The Occupation has all of the expected look and feel, but lacks the substance. The Occupation's spell-list looks good on paper, but in practice the targets of the spells can either work around non-crippling effects or ignore them entirely. It lacks direct damage, and the pets that it creates are completely irrelevant to the expected quality of opposition in RIFTS; it doesn't matter if your NPC pets can reform after being blown to bits if you can't do any harm to them whatsoever because those you reliably control are too week, and those that are not cannot be reliably controlled- and that is the case with undead a Necromancer creates. Those who would want to play a Necromancer, therefore, must change how they employ the powers of this Occupation.

In short, a Necromancer is not a tactical threat. It is not primarily a strategic threat. It is primarily a threat on a logistical scale, and logistical threats are NPCs. When your man is someone who's ability to contribute at the table might as well be that of a Rogue Scholar or Scientist with some supernatural benefits and pets because properly leveraging what your powers can do and making the most of your Occupation's assets means that you're playing a different game from everyone else, you've got a problem.

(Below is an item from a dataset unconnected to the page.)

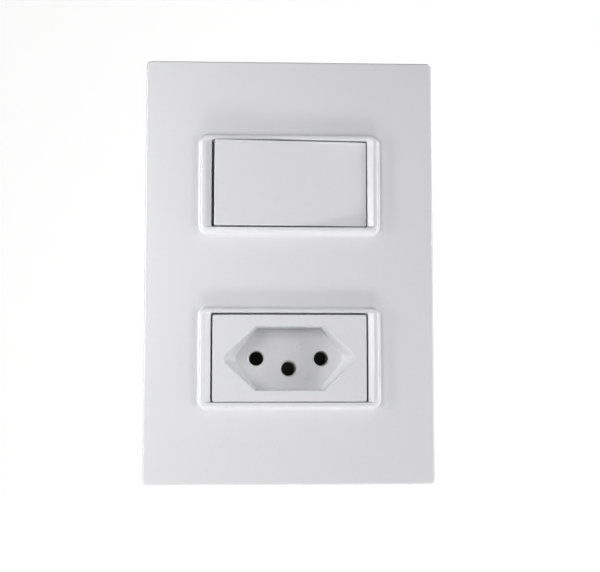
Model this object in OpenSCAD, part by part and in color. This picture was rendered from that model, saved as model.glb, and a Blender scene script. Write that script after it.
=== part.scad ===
// Flush wall plate with a rocker switch module above a three-pin socket module.
// Row frame: +Z up, +X to the right as seen from the room, +Y into the wall.
// The origin is the centre of the plane in which the assembly meets the wall.

/* [Cover plate] */
// Distance from the support frame's side to the plate's side
plate_side = 6.5; // [5:0.5:15]
// Distance from the support frame's end to the plate's end
plate_end = 10.5; // [7:0.5:20]
// Distance from the wall to the front face of the plate
plate_front = 8; // [7.4:0.1:10]
// Thickness of the plate's front skin
plate_skin = 1.8; // [1.2:0.1:2.2]
// Thickness of the plate's side walls
plate_wall = 1.6; // [1:0.1:2.4]
// Corner radius of the plate seen from the front
plate_corner_r = 1.4; // [0.6:0.1:3]
// Bevel round the plate's front edge
plate_bevel = 0.4; // [0.2:0.1:0.8]

/* [Raised rims] */
// Height of each rim above the plate
rim_rise = 2; // [1.6:0.1:2.6]
// Width of a rim's left and right walls
rim_side_w = 3.2; // [2.4:0.1:4.5]
// Width of a rim's top and bottom walls
rim_end_w = 2.1; // [1.5:0.1:3]
// Width of the flat on top of a rim's top and bottom walls
rim_end_land = 0.7; // [0.4:0.1:1.2]
// Rounding of a rim's outer left and right edges
rim_edge = 0.4; // [0.2:0.1:0.8]
// Width of the slope from the land down to the window, left and right
rim_slope_w = 1.2; // [0.6:0.1:1.6]
// Drop of that slope
rim_slope_drop = 0.7; // [0.3:0.1:1.1]
// Corner radius of a rim seen from the front
rim_corner_r = 2; // [1:0.1:3]
// Thickness of the collar that each window carries behind the skin
collar_t = 1.2; // [0.8:0.1:1.5]

/* [Module faces] */
// Distance between the centres of the two modules
module_pitch = 50; // [48:0.5:51]
// Width of the rocker and of the socket face
face_w = 43.8; // [43:0.1:44.6]
// Height of the rocker and of the socket face
face_h = 24.6; // [23.8:0.1:24.6]
// Gap between a face and its window at the left and right ends
end_gap = 0.55; // [0.5:0.05:0.8]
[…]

Working around this problem means changing your table to something that spends a hell of a lot more time and attention at the logistical and strategic levels, which means that you're playing a wargame or an economy simulation and not a true and proper adventure game (which is what a proper TRPG is). If that works for you, go for it; otherwise, your options are to cut it out from player access or to change the Occupation into something that works for you. Given how Palladium rolls, make some shit up that you think would be fun; you're unlikely to fuck it up any worse than it already is.